Failover to secondary system upon ungraceful shutdown
I have configured a cluster with monitored services and it works as intended with one exception. If I hard/ungraceful power down, cluster does not fail over to the working system and start the services automatically. Below is the script that I use to create the cluster. I am hoping I just missed a setting.
hastatus displayes the following last message
App_Cluster SYSTEM_1 *FAULTED* OFFLINE
If i bring the downed system backup up then the system decides to fail over the the other box.
This is the script that I use to configure the cluster
haconf -makerw
haclus -modify PrintMsg 0
haclus -modify UserNames admin xxxxxxxxxxxxx
haclus -modify ClusterAddress "127.0.0.1"
haclus -modify Administrators admin
haclus -modify SourceFile "./main.cf"
haclus -modify ClusterName CMSApp
hasys -add SYSTEM_1
hasys -modify SYSTEM_1 SourceFile "./main.cf"
hasys -add SYSTEM_2
hasys -modify SYSTEM_2 SourceFile "./main.cf"
hagrp -add APP_CLUSTER
hagrp -modify APP_CLUSTER SystemList SYSTEM_1 0 SYSTEM_2 1
hagrp -modify APP_CLUSTER VCSi3Info "" "" -sys SYSTEM_1
hagrp -modify APP_CLUSTER AutoStartList SYSTEM_1 SYSTEM_2
hares -add Virtual_IP IP APP_CLUSTER
hares -local Virtual_IP Device
hares -modify Virtual_IP Device eth0 -sys SYSTEM_1
hares -modify Virtual_IP Device eth0 -sys SYSTEM_2
hares -modify Virtual_IP Address "192.168.0.3"
hares -modify Virtual_IP NetMask "255.255.255.0"

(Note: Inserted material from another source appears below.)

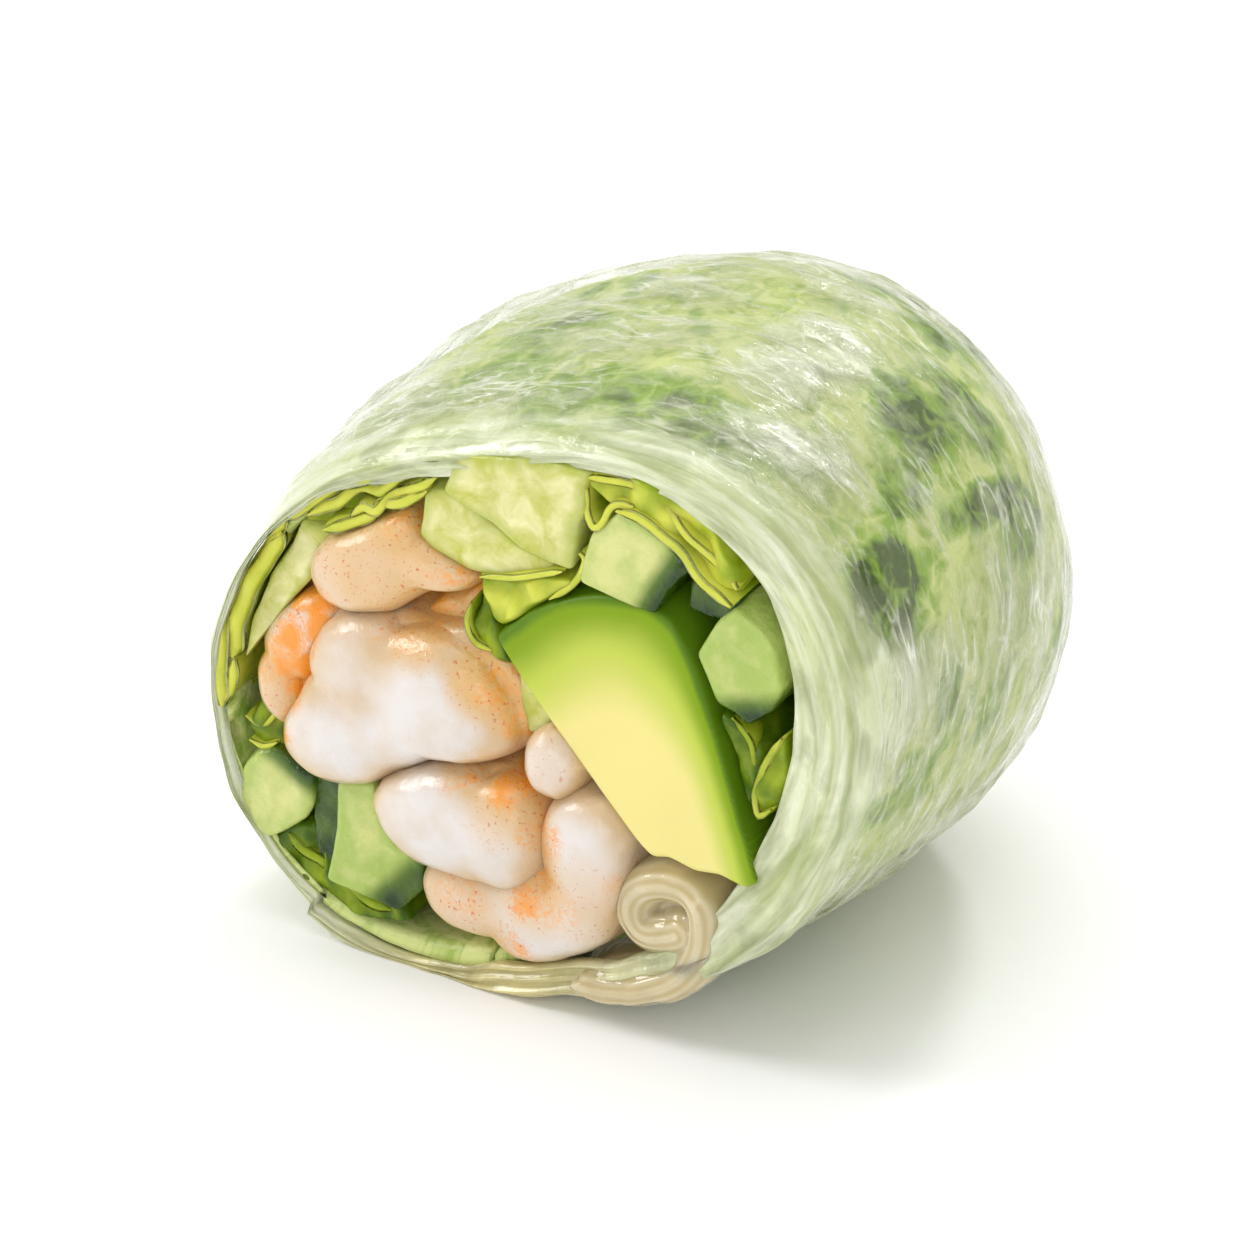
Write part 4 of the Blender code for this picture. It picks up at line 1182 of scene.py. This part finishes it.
# Milky places in the film, in the same terms, with how much milkier they are.
MILKY = (
    (50, 7.0, 5.0, 3.5, -15, 0.35),
    (58, 13.0, 3.0, 5.0, 30, 0.4),
    (60, 17.0, 3.4, 3.4, 20, 0.4),
    (14, 6.0, 3.6, 6.0, 10, 0.45),
    (12, 3.0, 6.0, 2.5, 0, 0.35),
    (88, 12.0, 4.0, 3.0, 0, 0.15),
    (4, 16.5, 6.0, 4.0, 0, 0.1),
    (84, 20.0, 6.0, 2.4, 0, 0.25),
    (136, 5.0, 12.0, 5.0, 0, 0.35),
    (27, 7.0, 5.0, 5.0, 0, -0.22),
    (38, 12.5, 3.4, 3.4, 0, -0.15),
    (43, 17.5, 5.0, 4.0, 15, -0.15),
    (66, 5.0, 10.0, 3.4, -20, -0.08),
    (28, 21.0, 3.0, 7.0, 4, -0.1),
    (14, 24.0, 3.0, 6.0, 0, 0.3),
    (78, 26.0, 9.0, 4.0, 0, 0.15),
    (-60, 6.0, 6.0, 5.0, 0, 0.25),
)


def places_over(angle, y, places, wobble):
    """The sum of soft oval places on the skin, their edges made uneven by wobble."""
    total = np.zeros(angle.shape)
    for degrees, y_middle, half_round, half_along, tilt, strength in places:
        turned = (angle - math.radians(degrees) + math.pi) % TURN - math.pi
        round_mm, along_mm = turned * CUT_RADIUS, y - y_middle
        c, s = math.cos(math.radians(tilt)), math.sin(math.radians(tilt))
        u = (round_mm * c + along_mm * s) / half_round
        v = (along_mm * c - round_mm * s) / half_along
        reach = np.sqrt(u**2 + v**2) + 0.35 * wobble
        total += strength * (1 - smooth(reach, 0.55, 1.15))
    return total


# The lining goes round the roll from just past its lowest line back to just before it.
LEAF_FROM, LEAF_TO = math.radians(-97), math.radians(262)


def paper_wall(angle):
    """The wrapper's thickness, with its layers piled up underneath."""
    return 0.9 + 1.2 * bump(angle, -95, 60)


# The lining's own cut edge where it shows on the left, in the same terms as a leaf's folds.
LINING_FOLDS = (
    (((-24.6, 15.5), (-24.7, 19.0), (-24.3, 23.0), (-22.9, 26.6), (-20.2, 30.0), (-18.0, 31.6)),
     1.5, 0.3, 0.4, 0.2, (0.6, 1.0)),
    (((-23.6, 19.2), (-23.2, 22.6), (-21.9, 25.8), (-19.9, 28.6), (-18.6, 30.4)),
     1.6, 0.5, 0.6, 0.3, (0.5, 1.0)),
    (((-24.4, 15.8), (-23.6, 17.6), (-23.2, 19.8)), 0.9, 0.4, 0.3, 0.2, (0.7, 1.0)),
)


def add_lining(sizes, look, fold_look):
    """The crumpled leaf under the film."""
    ways = np.linspace(LEAF_FROM, LEAF_TO, 374)
    behind_curl = 6.0 * bump(ways, -60, 42)  # leaves room for the rolled-up paper
    outside = np.concatenate([[0.9, 1.2], np.linspace(1.8, LINING_END, 134)])
    inside = (47.0, 43.0, 37.0, 28.0, 18.0, 9.0, 4.0, 1.6, 0.9)
    closing = (0.8, 0.6, 0.4, 0.2, 0.04)
    stations = [(y, 1.0, True) for y in outside]
    stations += [(LINING_END + 0.05, squeeze, True) for squeeze in closing]
    stations += [(LINING_END - 0.6, squeeze, False) for squeeze in reversed(closing)]
    stations += [(y, 1.0, False) for y in inside]
    columns, angles, ys = [], [], []
    for y, squeeze, is_outside in stations:
        level = y + behind_curl * (1 - y / LINING_END)
        skin = on_body(ways, level, 0.0)
        front_round = 0.5 * (1 - smooth(y, 0.9, 1.6))
        if is_outside:
            crumple = 0.28 * uneven(skin * (1.0, 0.7, 1.0), 4.5, 2) + 0.12 * uneven(skin, 1.8, 5)
            lift = shell_shape(ways, level, sizes)
            near_lip = 1 - smooth(y, 3.0, 6.0)
            under = 0.6 + 0.5 * bump(ways, -95, 60)
            inset = under + (paper_wall(ways) - under + 0.1) * near_lip
            inset = inset - np.minimum(crumple, 0.2) + front_round - lift
        else:
            inset = paper_wall(ways) + 1.3 + 1.7 * bump(ways, 5, 75) - front_round
        column = on_body(ways, level, inset + (1 - squeeze) * oval_radius(ways, 0.0))
        column[:, 2] = 0.3 + above_board(column[:, 2] - 0.3)
        columns.append(column)
        angles.append(ways)
        ys.append(level)
    points, faces = loft(np.stack(columns, axis=1), flat_ends=True)
    angle = np.stack(angles, axis=1).ravel()
    y = np.stack(ys, axis=1).ravel()
    wobble = uneven(points, 3.0, 11) + 0.5 * uneven(points, 1.1, 12)
    tone = 0.24 + places_over(angle, y, PATCHES, wobble) + 0.15 * uneven(points, 6.0, 13)
    around = np.column_stack([angle * CUT_RADIUS, y, np.zeros(len(y))])
    fields = {"tone": np.clip(tone, 0, 1), "around": around}
    bodies = [(points, faces, fields)]
    for seed, (path, thickness, front, wave, frill, brightness) in enumerate(LINING_FOLDS, 40):
        bodies.append(ribbon(path, thickness, front, 14.0, wave, seed, brightness, frill))
    looks_of_bodies = [0] + [1] * len(LINING_FOLDS)
    add_piece(
        "lettuce_under_film", bodies, [look, fold_look], ["lettuce_lining"],
        looks_of_bodies,
    )


def lip_width(angle):
    """How wide the rolled lip of the wrapper is round the cut."""
    return (
        0.8 + 1.6 * bump(angle, 100, 70) + 4.7 * bump(angle, 0, 85) + 2.0 * bump(angle, -88, 60)
    )


def add_film(sizes, looks):
    """The rice paper: a thin closed cup whose lip rolls over the edge of the leaf."""
    count = sizes.film_around
    turn = np.linspace(0, TURN, count, endpoint=False) + SEAM_ANGLE
    ragged = 0.35 * uneven(on_body(turn, np.zeros(count), 0.0), 7.0, 21)
    ragged += 0.15 * uneven(on_body(turn, np.zeros(count), 0.0), 2.2, 22)
    wide = lip_width(turn) + 0.25 * uneven(on_body(turn, np.zeros(count), 3.0), 3.0, 23)
    drift = uneven(on_body(turn, np.zeros(count), 0.0), 12.0, 27)
    rings, ys, lips = [], [], []

    def add_ring(y, inset, lip, wrinkled=0.0):
        y = np.broadcast_to(np.asarray(y, float), turn.shape).copy()
        skin = on_body(turn, np.clip(y, 0, LENGTH), 0.0)
        stretched = np.column_stack([skin[:, 0], skin[:, 1] * 2.2, skin[:, 2]])
        soft = uneven(stretched, 9.0, 24) + 0.5 * uneven(stretched, 4.0, 25)
        fine = 0.25 * uneven(stretched, 1.9, 26)
        stand = shell_shape(turn, y, sizes) + sizes.film_wrinkle * wrinkled * (soft + fine)
        ring = on_body(turn, np.clip(y, 0, LENGTH), inset - stand)
        ring[:, 1] = y
        ring[:, 2] = above_board(ring[:, 2])
        rings.append(ring)
        ys.append(y - inset if lip == 1.0 else y)
        lips.append(np.full(count, lip))

    thin, inner = 0.3 + 0.5 * bump(turn, -95, 60), paper_wall(turn) - 0.05
    for y in (47.0, 45.5, 43.0, 40.0, 36.0, 30.0, 22.0, 14.0, 9.0, 5.0):
        add_ring(y, thin, 0.0, 1.0)
    add_ring(2.6, inner, 0.0)
    add_ring(1.7 + ragged, inner, 0.3)
    recess = 0.14 * wide
    add_ring(1.5 + ragged + recess, np.maximum(wide - 0.2, inner), 1.0)
    inside_count = len(rings)
    add_ring(0.9 + ragged + recess, wide + 0.1, 1.0)
    for across in (0.95, 0.88, *(0.08 * step for step in range(10, 0, -1))):
        layers = 0.13 * np.cos(TURN * (2.6 * across + 0.35 * drift))
        y = 0.22 + ragged + recess * across**1.6 + layers * (1 + bump(turn, -95, 70))
        add_ring(y, 0.5 + (wide - 0.5) * across, 1.0, 0.3 * (1 - across))
    first = 0.42
    rolled_length, rolled_depth = 2.4, 0.95
    for step in np.linspace(0, 1, sizes.film_along) ** 1.25:
        y = first + (FILM_END - first) * step
        near_lip = float(1 - smooth(y, 0.8, 5.0))
        over = np.clip((rolled_length - y) / rolled_length, 0, 1)
        turned_in = rolled_depth * (1 - np.sqrt(1 - over**2))
        add_ring(y + ragged * near_lip, turned_in, near_lip, 1.0)
    for squeeze in (0.85, 0.7, 0.55, 0.4, 0.25, 0.12, 0.03):
        add_ring(FILM_END + 0.3 * (1 - squeeze), (1 - squeeze) * oval_radius(turn, 0.0), 0.0)
    points, faces = loft(rings)
    angle = np.concatenate([np.tile(turn, len(rings)), [0.0, 0.0]])
    y = np.concatenate([np.concatenate(ys), [45.0, 48.0]])
    lip = np.concatenate([np.concatenate(lips), [0.0, 0.0]])
    wobble = uneven(points, 3.5, 31) + 0.6 * uneven(points, 1.3, 32)
    milk = 0.22 + places_over(angle, y, MILKY, wobble)
    # Painted shade: the film is made less milky, so darker, round the right side of the roll.
    painted_shade_right = bump(angle, -10, 60)
    milk -= 0.06 * painted_shade_right
    milk += 0.25 * smooth(y, 40, 47)
    around = np.column_stack([angle * CUT_RADIUS, y, np.zeros(len(y))])
    fields = {
        "milk": np.clip(milk, 0, 1), "lip": lip, "around": around,
        "under": bump(angle, -92, 55) * lip,
    }
    obj = add_piece(
        "rice_paper_film", [(points, faces, fields)], looks, ["rice_paper_wrapper"]
    )
    inside = np.zeros(len(obj.data.polygons), np.int32)
    inside[: (inside_count - 2) * count] = 1
    obj.data.polygons.foreach_set("material_index", inside)
    obj.data.update()


# ---------------------------------------------------------------- stage


def add_stage(sizes, colours):
    """A white board, soft light from the left and a camera a little above the cut face."""
    mesh = bpy.data.meshes.new("board")
    half = 3.0
    mesh.from_pydata(
        [(-half, -half, 0), (half, -half, 0), (half, half, 0), (-half, half, 0)], [], [(0, 1, 2, 3)]
    )
    mesh.materials.append(white_board(colours))
    board = bpy.data.objects.new("board", mesh)
    bpy.context.scene.collection.objects.link(board)

    world = bpy.data.worlds.new("soft_room")
    world.use_nodes = True
    world.node_tree.nodes["Background"].inputs["Color"].default_value = (1, 1, 1, 1)
    room_brightness = 0.7
    world.node_tree.nodes["Background"].inputs["Strength"].default_value = room_brightness
    bpy.context.scene.world = world

    target = Vector((0.0, 0.0, 0.02))
    for name, place, size, power in (
        ("key_light", (-1.45, -0.6, 1.1), 0.75, sizes.light * 0.94),
        ("back_light", (-0.1, 1.2, 1.3), 0.3, sizes.light * 0.6),
        ("top_light", (0.0, 0.1, 1.9), 1.6, sizes.light * 0.85),
        ("front_light", (0.7, -1.7, 0.8), 1.2, sizes.light * 0.6),
    ):
        light = bpy.data.lights.new(name, "AREA")
        light.shape = "DISK"
        light.size = size
        light.energy = power
        lamp = bpy.data.objects.new(name, light)
        lamp.location = place
        lamp.rotation_euler = (target - Vector(place)).to_track_quat("-Z", "Y").to_euler()
        bpy.context.scene.collection.objects.link(lamp)

    azimuth, elevation, distance = math.radians(33), math.radians(24), 0.2893
    back = Vector((
        math.sin(azimuth) * math.cos(elevation),
        -math.cos(azimuth) * math.cos(elevation),
        math.sin(elevation),
    ))
    aim = Vector((-0.0003, -0.0079, 0.02255))
    camera = bpy.data.objects.new("camera", bpy.data.cameras.new("camera"))
    camera.data.lens = 120
    camera.data.sensor_width = 36
    camera.data.clip_start = 0.01
    camera.location = aim + back * distance
    camera.rotation_euler = (-back).to_track_quat("-Z", "Y").to_euler()
    bpy.context.scene.collection.objects.link(camera)
    bpy.context.scene.camera = camera
    bpy.context.scene.view_settings.view_transform = "Standard"


# ---------------------------------------------------------------- operators and panel


class RollOperator:
    """What the roll's operators share."""

    bl_options = {"REGISTER", "UNDO"}

    def execute(self, context):
        self.build(context.scene.roll_sizes, context.scene.roll_colours)
        return {"FINISHED"}


class ROLL_OT_shrimp(RollOperator, bpy.types.Operator):
    """Adds the halved shrimp"""

    bl_idname = "roll.shrimp"
    bl_label = "Shrimp"

    def build(self, sizes, colours):
        add_shrimp(sizes, cooked_shrimp(colours))


class ROLL_OT_avocado(RollOperator, bpy.types.Operator):
    """Adds the avocado wedge"""

    bl_idname = "roll.avocado"
    bl_label = "Avocado"

    def build(self, sizes, colours):
        add_avocado(sizes, cut_avocado(colours))


class ROLL_OT_cucumber(RollOperator, bpy.types.Operator):
    """Adds the cucumber batons"""

    bl_idname = "roll.cucumber"
    bl_label = "Cucumber"

    def build(self, sizes, colours):
        add_cucumber(sizes, cut_cucumber(colours))


class ROLL_OT_lettuce(RollOperator, bpy.types.Operator):
    """Adds the lettuce ribs, the folded leaves and the leaf under the film"""

    bl_idname = "roll.lettuce"
    bl_label = "Lettuce"

    def build(self, sizes, colours):
        leaf = lettuce_leaf(colours)
        add_ribs(sizes, cut_rib(colours))
        add_leaves(sizes, leaf)
        add_lining(sizes, lining_leaf(colours), leaf)


class ROLL_OT_rice_paper(RollOperator, bpy.types.Operator):
    """Adds the rice paper film and its rolled-up inner end"""

    bl_idname = "roll.rice_paper"
    bl_label = "Rice Paper"

    def build(self, sizes, colours):
        add_film(sizes, [wet_rice_paper(colours, sizes), clear_rice_paper(colours)])
        add_curl(sizes, rolled_rice_paper(colours))


class ROLL_OT_stage(RollOperator, bpy.types.Operator):
    """Adds the board, the lights and the camera"""

    bl_idname = "roll.stage"
    bl_label = "Stage"

    def build(self, sizes, colours):
        add_stage(sizes, colours)


OPERATORS = (
    ROLL_OT_stage,
    ROLL_OT_shrimp,
    ROLL_OT_avocado,
    ROLL_OT_cucumber,
    ROLL_OT_lettuce,
    ROLL_OT_rice_paper,
)


class ROLL_PT_panel(bpy.types.Panel):
    """Lists the roll's pieces, sizes and colours"""

    bl_label = "Rice Paper Roll"
    bl_idname = "ROLL_PT_panel"
    bl_space_type = "VIEW_3D"
    bl_region_type = "UI"
    bl_category = "Roll"

    def draw(self, context):
        for operator in OPERATORS:
            self.layout.operator(operator.bl_idname)
        for group in (context.scene.roll_sizes, context.scene.roll_colours):
            box = self.layout.box()
            for key in group.__annotations__:
                box.prop(group, key)


CLASSES = (RollSizes, RollColours, *OPERATORS, ROLL_PT_panel)


def register():
    for cls in CLASSES:
        bpy.utils.register_class(cls)
    bpy.types.Scene.roll_sizes = bpy.props.PointerProperty(type=RollSizes)
    bpy.types.Scene.roll_colours = bpy.props.PointerProperty(type=RollColours)


def unregister():
    del bpy.types.Scene.roll_colours
    del bpy.types.Scene.roll_sizes
    for cls in reversed(CLASSES):
        bpy.utils.unregister_class(cls)


def main():
    register()
    for operator in OPERATORS:
        group, name = operator.bl_idname.split(".")
        getattr(getattr(bpy.ops, group), name)()


if __name__ == "__main__":
    main()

hares -modify Virtual_IP PrefixLen 1000
hares -modify Virtual_IP Enabled 1
hares -add Network_Card NIC APP_CLUSTER
hares -local Network_Card Device
hares -modify Network_Card Device eth0 -sys SYSTEM_1
hares -modify Network_Card Device eth0 -sys SYSTEM_2
hares -modify Network_Card PingOptimize 1
hares -modify Network_Card Mii 1
hares -modify Network_Card Enabled 1
thx
Your issue is that you only have 1 heartbeat. If you run gabconfig -a, you will see the output say jeopardy - this means there is only 1 heartbeat remaining and so from SYS2's point of view, if it looses heartbeat with SYS1 it doesn't know if a single network card failed (or other single network failures like a switch died), or if the server died - as it can't tell the difference, VCS on SYS2 will not take the decision to fail service groups over.
What you need to do is setup eth0 as a lowpri heartbeat so add following line to llttab:
link-lowpri eth0 eth-00:50:56:91:03:30 - ether - -
but replacing with MAC address for eth0 on each system
eth0 and eth1 must be independent (not a dual port card) and must be connected independently (via differerent switches) so that no single physical failure can cause both to go down at the same time and therefore if VCS on SYS2 sees both heartbeats go down at the same time, VCS knows server went down and will failover service groups over
Mike